The 72-hour rule for marriage is a guideline, not a strict law, that suggests couples take a three-day break from discussing a significant argument or conflict after it first arises. This isn't about ignoring the problem or sweeping it under the rug; rather, it’s about intentionally delaying a deeper discussion until raw emotions have settled down. The idea is that in the heat of the moment, people often say things they don't mean, or they react from a place of hurt or anger, which can make things worse. So, giving it a little time, usually about three days, can make a big difference.
This period of time, the 72 hours, offers a chance for both partners to cool off, think clearly, and process their feelings without the immediate pressure of confrontation. It's a bit like pressing a "reset" button for the conversation. You know, sometimes a small disagreement can quickly become a big fight if you don't step away for a bit. This rule encourages a more thoughtful approach to resolving issues, which can really help a relationship stay strong.

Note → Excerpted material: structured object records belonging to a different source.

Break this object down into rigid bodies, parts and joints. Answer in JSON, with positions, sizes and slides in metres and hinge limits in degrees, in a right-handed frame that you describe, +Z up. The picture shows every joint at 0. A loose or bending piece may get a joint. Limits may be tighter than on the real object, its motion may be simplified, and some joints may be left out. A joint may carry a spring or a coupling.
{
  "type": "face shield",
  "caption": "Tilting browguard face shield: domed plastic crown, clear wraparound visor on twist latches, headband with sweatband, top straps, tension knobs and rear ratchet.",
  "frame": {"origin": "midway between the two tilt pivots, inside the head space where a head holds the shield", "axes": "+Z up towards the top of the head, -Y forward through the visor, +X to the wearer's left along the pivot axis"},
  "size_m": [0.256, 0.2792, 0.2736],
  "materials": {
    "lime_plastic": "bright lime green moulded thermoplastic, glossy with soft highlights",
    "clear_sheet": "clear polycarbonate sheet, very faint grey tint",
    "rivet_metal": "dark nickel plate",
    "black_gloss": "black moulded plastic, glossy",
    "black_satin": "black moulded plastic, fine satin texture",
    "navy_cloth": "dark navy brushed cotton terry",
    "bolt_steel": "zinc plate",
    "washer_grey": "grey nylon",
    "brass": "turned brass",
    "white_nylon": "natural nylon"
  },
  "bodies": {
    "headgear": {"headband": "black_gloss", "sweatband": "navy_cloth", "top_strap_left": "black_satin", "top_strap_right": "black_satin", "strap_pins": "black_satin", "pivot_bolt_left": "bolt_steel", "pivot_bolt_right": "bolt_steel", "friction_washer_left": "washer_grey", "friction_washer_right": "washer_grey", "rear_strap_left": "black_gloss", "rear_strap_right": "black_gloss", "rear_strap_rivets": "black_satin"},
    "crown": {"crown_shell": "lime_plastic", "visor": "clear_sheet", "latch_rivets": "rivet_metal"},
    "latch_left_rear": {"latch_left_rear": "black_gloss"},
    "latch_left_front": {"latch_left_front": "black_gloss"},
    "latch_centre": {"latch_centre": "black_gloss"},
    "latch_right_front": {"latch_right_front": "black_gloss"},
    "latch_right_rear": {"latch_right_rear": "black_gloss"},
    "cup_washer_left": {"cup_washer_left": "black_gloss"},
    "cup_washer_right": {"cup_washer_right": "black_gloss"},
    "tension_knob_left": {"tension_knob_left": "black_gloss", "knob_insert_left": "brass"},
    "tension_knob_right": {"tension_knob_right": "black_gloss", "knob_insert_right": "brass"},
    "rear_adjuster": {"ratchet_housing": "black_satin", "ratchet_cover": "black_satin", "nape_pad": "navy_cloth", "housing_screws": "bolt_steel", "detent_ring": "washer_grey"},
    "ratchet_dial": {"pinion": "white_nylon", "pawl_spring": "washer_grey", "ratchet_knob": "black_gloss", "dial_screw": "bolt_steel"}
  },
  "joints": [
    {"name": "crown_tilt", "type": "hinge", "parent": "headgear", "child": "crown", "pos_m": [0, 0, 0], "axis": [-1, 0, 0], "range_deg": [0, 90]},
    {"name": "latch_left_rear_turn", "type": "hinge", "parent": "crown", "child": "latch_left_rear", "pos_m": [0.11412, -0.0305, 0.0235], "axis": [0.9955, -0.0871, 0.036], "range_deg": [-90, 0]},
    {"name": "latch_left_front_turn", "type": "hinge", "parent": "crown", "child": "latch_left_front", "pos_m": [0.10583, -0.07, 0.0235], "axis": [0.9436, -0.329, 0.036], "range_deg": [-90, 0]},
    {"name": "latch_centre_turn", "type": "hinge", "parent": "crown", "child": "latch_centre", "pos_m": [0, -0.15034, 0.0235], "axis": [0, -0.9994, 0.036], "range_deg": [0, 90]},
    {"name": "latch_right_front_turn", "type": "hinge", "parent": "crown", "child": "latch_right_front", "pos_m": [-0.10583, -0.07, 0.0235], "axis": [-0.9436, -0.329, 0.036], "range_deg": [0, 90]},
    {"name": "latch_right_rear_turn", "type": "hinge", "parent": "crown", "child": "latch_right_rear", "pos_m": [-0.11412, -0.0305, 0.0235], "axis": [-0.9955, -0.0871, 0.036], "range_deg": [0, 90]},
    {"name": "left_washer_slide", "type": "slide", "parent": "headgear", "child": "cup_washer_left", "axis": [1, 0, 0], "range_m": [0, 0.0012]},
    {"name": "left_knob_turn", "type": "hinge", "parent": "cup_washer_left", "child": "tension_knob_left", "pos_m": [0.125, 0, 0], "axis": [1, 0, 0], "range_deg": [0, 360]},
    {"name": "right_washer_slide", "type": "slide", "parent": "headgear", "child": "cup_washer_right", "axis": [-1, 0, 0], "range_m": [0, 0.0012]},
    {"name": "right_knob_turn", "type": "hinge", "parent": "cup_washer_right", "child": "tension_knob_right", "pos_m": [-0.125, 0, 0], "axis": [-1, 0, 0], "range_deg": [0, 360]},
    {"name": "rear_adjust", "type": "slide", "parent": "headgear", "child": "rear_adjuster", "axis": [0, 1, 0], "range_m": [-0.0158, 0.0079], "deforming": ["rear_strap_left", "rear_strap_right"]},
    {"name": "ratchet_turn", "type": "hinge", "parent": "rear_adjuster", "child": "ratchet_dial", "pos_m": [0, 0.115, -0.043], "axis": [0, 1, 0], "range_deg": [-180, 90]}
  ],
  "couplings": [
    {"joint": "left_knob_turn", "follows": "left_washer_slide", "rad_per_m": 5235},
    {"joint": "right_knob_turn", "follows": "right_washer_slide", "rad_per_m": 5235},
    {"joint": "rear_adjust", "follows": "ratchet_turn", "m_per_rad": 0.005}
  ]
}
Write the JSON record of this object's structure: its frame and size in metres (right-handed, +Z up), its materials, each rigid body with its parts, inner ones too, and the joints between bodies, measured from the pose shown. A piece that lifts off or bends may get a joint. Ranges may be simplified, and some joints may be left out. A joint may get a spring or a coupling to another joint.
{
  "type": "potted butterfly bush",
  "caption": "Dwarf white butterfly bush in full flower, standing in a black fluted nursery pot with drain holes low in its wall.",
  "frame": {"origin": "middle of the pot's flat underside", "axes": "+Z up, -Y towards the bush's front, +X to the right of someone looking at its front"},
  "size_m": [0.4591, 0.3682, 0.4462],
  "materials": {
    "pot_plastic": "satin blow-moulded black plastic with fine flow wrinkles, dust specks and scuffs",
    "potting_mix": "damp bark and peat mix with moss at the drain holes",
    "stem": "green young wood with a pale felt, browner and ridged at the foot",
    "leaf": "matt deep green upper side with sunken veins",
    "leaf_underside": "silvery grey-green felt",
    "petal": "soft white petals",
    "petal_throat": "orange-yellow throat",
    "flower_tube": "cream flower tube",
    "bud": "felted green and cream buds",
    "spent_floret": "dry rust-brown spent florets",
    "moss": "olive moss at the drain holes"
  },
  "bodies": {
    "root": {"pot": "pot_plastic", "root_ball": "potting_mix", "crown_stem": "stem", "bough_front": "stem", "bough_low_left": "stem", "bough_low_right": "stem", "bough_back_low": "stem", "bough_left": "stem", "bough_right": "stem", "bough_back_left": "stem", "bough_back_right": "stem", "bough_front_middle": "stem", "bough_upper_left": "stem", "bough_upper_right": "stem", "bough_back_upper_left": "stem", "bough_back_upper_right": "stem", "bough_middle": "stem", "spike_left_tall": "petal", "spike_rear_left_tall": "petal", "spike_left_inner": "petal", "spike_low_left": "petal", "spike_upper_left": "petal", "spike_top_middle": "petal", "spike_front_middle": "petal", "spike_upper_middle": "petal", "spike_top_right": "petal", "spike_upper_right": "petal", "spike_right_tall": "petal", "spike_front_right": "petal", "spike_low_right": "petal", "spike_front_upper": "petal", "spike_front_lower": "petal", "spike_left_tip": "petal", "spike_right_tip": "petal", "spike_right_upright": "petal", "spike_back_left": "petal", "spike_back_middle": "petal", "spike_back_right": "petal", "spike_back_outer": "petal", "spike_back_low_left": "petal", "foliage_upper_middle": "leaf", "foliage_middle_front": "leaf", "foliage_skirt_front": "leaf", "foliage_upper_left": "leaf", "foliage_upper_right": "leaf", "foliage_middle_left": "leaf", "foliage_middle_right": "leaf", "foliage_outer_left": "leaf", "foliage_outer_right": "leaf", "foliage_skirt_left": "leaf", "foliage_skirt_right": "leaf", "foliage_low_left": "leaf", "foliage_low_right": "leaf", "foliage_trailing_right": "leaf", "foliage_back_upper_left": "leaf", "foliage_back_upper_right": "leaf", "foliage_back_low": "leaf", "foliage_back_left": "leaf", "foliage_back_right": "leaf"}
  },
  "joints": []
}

During these three days, the goal is not to dwell on the argument or to harbor resentment. Instead, it’s about engaging in normal daily activities, perhaps even some pleasant ones, to shift focus and allow the emotional intensity to fade. This doesn't mean you ignore your partner; you simply avoid discussing the specific contentious issue. You might find that after a little while, the problem doesn't seem quite so huge, or you might even see things from a different angle, which is pretty useful.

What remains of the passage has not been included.